[What needs to be done]: Within the listing below, locate all lines containing the word "from". Copy each one.

[Information supplied]:
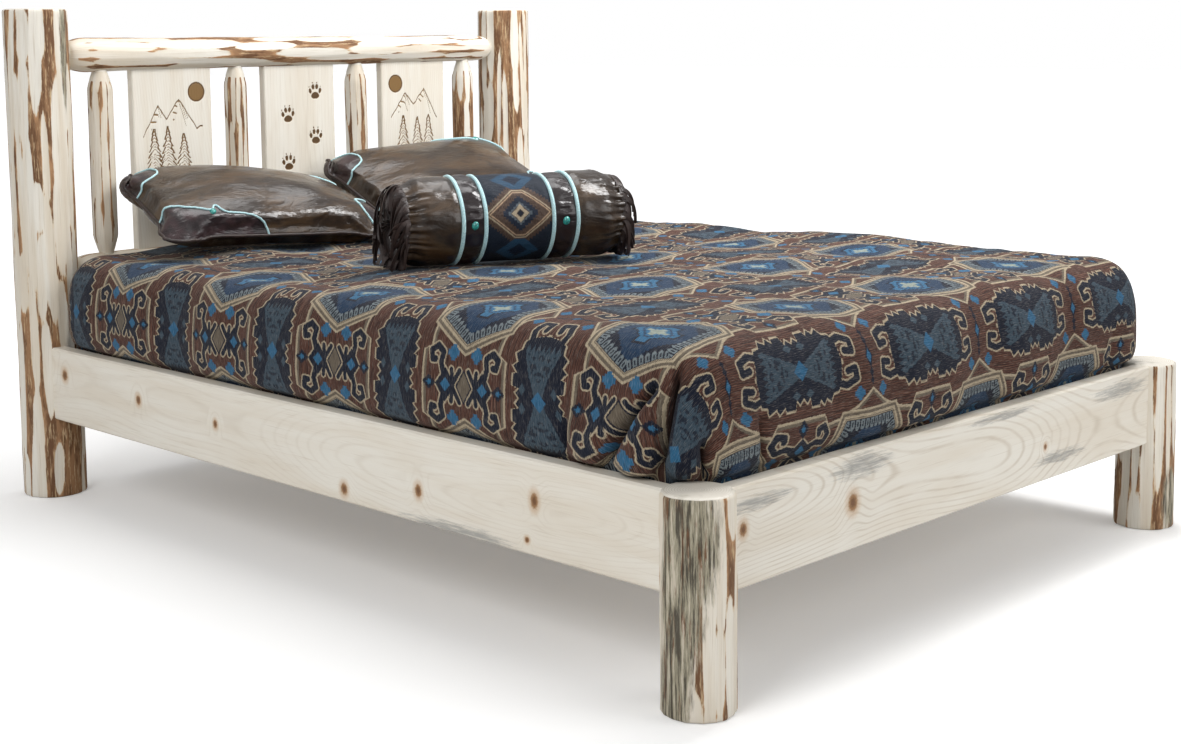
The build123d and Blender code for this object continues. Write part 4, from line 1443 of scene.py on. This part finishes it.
def curl_corners(points, curls):
    """Rolls the sham's corners up like scrolls: past a line square to the corner's
    diagonal, the way out is wound onto a circle."""
    for (cx, cy), start, radius in curls:
        diagonal = unit(np.array([cx * 0.84, cy * 0.54]))
        tip = np.array([cx * SHAM_REACH[0], cy * SHAM_REACH[1]]) @ diagonal
        out = points[:, :2] @ diagonal - (tip - start)
        past = np.maximum(out, 0)
        turn = past / radius
        tight = radius * (1 - 0.30 * smooth_step(0.5, 4.0, turn))
        lift = points[:, 2]
        moved = points.copy()
        moved[:, :2] += ((tight - lift) * np.sin(turn) - past)[:, None] * diagonal
        moved[:, 2] = tight - (tight - lift) * np.cos(turn)
        points = np.where(out[:, None] > 0, moved, points)
    return points


def piece_reach(x, y, path):
    """The signed distance to a corner piece's edge, positive on its corner's side."""
    a, d = path[:-1], np.diff(path, axis=0)
    px = x[:, None] - a[:, 0]
    py = y[:, None] - a[:, 1]
    share = np.clip((px * d[:, 0] + py * d[:, 1]) / (d ** 2).sum(axis=1), 0, 1)
    far = np.hypot(px - share * d[:, 0], py - share * d[:, 1])
    nearest = far.argmin(axis=1)
    rows = np.arange(len(x))
    turn = d[nearest, 0] * py[rows, nearest] - d[nearest, 1] * px[rows, nearest]
    return np.where(turn > 0, -1, 1) * far[rows, nearest]


def on_skin(spots, rest, skin, normals, upper=True):
    """Where spots (x, y) of the starting form's upper or under side lie on the stuffed skin,
    and the way the skin faces there, blended from the nearest vertices."""
    chosen = np.flatnonzero(rest[:, 2] > -0.001 if upper else rest[:, 2] < 0.001)
    far = np.hypot(spots[:, :1] - rest[chosen, 0], spots[:, 1:] - rest[chosen, 1])
    near = np.argsort(far, axis=1)[:, :6]
    weight = 1 / (np.take_along_axis(far, near, 1) + 0.001) ** 2
    weight /= weight.sum(axis=1)[:, None]
    place = (skin[chosen][near] * weight[..., None]).sum(axis=1)
    facing = (normals[chosen][near] * weight[..., None]).sum(axis=1)
    return place, unit(facing)


def sham_turn(turn, tilt, bank):
    """The sham's turn: banked about its length, leant back, then turned about Z."""
    a, b, c = (math.radians(v) for v in (turn, tilt, bank))
    about_z = np.array([[math.cos(a), -math.sin(a), 0], [math.sin(a), math.cos(a), 0], [0, 0, 1]])
    about_x = np.array([[1, 0, 0], [0, math.cos(b), -math.sin(b)], [0, math.sin(b), math.cos(b)]])
    about_y = np.array([[math.cos(c), 0, math.sin(c)], [0, 1, 0], [-math.sin(c), 0, math.cos(c)]])
    return about_z @ about_x @ about_y


def sagged(points, sag, x, y):
    """The points with the corner that lies furthest out at (x, y) sunk by the sag."""
    points[..., 2] -= sag * smooth_step(-0.10, 0.32, x) * smooth_step(-0.14, 0.19, y)
    return points


def make_sham(side, turns, seed, sag, aside, far_shift, curls, materials):
    """A leather sham: stuffed skin, corner pieces edged with piping, a dark welt along the
    seam, studs, and its stuffing, all shaped lying flat, then turned and set down. turns
    are in degrees; aside moves it sideways, far_shift the corner pieces' far copies."""
    body = f"sham_{side}"
    low, high, _ = span(f"{body}_cover")
    piece = closed_tube(f"{body}_skin", sham_form(0.070, 0.030)[:, ::-1])
    rest = even_skin(piece, SKIN_CELL)
    x, y, z = rest.T
    corner = (x / SHAM_REACH[0]) ** 2 * (y / SHAM_REACH[1]) ** 2
    blown = stuff(piece, rest, pressure=3.4, cap=0.022)
    skin = sagged(rest + blown * (1 - 0.7 * smooth_step(0.15, 0.75, corner))[:, None], sag, x, y)
    spot = rest * [1, 1, 2]
    slack = 0.0048 * lattice_noise(spot, 0.13, seed)
    slack += 0.0032 * lattice_noise(spot * [0.5, 1.3, 1], 0.05, seed + 1)
    drawn_in = smooth_step(0.115, 0.195, np.abs(y)) + smooth_step(0.235, 0.315, np.abs(x))
    slack += 0.0032 * drawn_in * lattice_noise(spot * [1.6, 0.5, 1], 0.030, seed + 2)
    skin[:, 2] += np.sign(z) * slack * smooth_step(0.0, 0.03, np.abs(z))
    move_points(piece, skin)
    normals = read_points(piece.data.vertices, "normal")

    large, small = np.array(LARGE_PIECE), np.array(SMALL_PIECE)
    paths = [large, far_shift - large, small, -small]
    reach = np.maximum.reduce([piece_reach(x, y, path) for path in paths])
    add_values(piece, "patch", np.where(z > -0.004, reach, -0.05))
    add_vectors(piece, "sham_place", rest + seed)

    matrix = sham_turn(*turns)
    placed = curl_corners(skin, curls) @ matrix.T
    move = np.array([
        aside + (low[0] + high[0]) / 2 - (placed[:, 0].min() + placed[:, 0].max()) / 2,
        high[1] - placed[:, 1].max() - GAP_TO_HEADBOARD,
        low[2] - placed[:, 2].min() - SUNK_IN_SPREAD,
    ])

    def set_down(points):
        return curl_corners(points, curls) @ matrix.T + move

    move_points(piece, placed + move)
    piece.data.polygons.foreach_set("use_smooth", np.ones(len(piece.data.polygons), bool))
    dress(piece, body, materials["leather"], [f"{body}_cover"])

    for number, path in enumerate(paths, 1):
        line = through(path, 90 if len(path) > 6 else 50)
        line = line[(np.abs(line) < np.array(SHAM_REACH) * 0.985).all(axis=1)]
        place, facing = on_skin(line, rest, skin, normals)
        path = set_down(place + 0.0012 * facing)
        cord = closed_cord(f"{body}_piping_{number}", path, PIPING_RADIUS)
        dress(cord, body, materials["cord"])
    seam = stacked(*sham_outline(full_turn(260) + SEAM_START))
    upper, _ = on_skin(seam, rest, skin, normals)
    lower, _ = on_skin(seam, rest, skin, normals, upper=False)
    outward = unit(stacked(seam[:, 0], seam[:, 1], 0))
    path = set_down((upper + lower) / 2 + 0.0015 * outward)
    welt = looped_cord(f"{body}_welt", path, WELT_RADIUS)
    dress(welt, body, materials["trim"])
    stud_spot = np.array(STUD_SPOT)
    for number, spot in enumerate((stud_spot, far_shift - stud_spot), 1):
        place, facing = on_skin(spot[None, :], rest, skin, normals)
        name = f"{body}_stud_{number}"
        make_stud(name, body, place[0], facing[0], 0.0085, 0.0075, materials["stone"], set_down)

    inner = sham_form(0.056, 0.022, 60, 12) * [0.82, 0.72, 0.8]
    inner = sagged(inner, sag, inner[..., 0], inner[..., 1]) @ matrix.T + move
    fill = closed_tube(f"{body}_stuffing", inner[:, ::-1])
    dress(fill, body, materials["fill"], [f"{body}_fill"])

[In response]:
The build123d and Blender code for this object continues. Write part 4, from line 1443 of scene.py on. This part finishes it.
    and the way the skin faces there, blended from the nearest vertices."""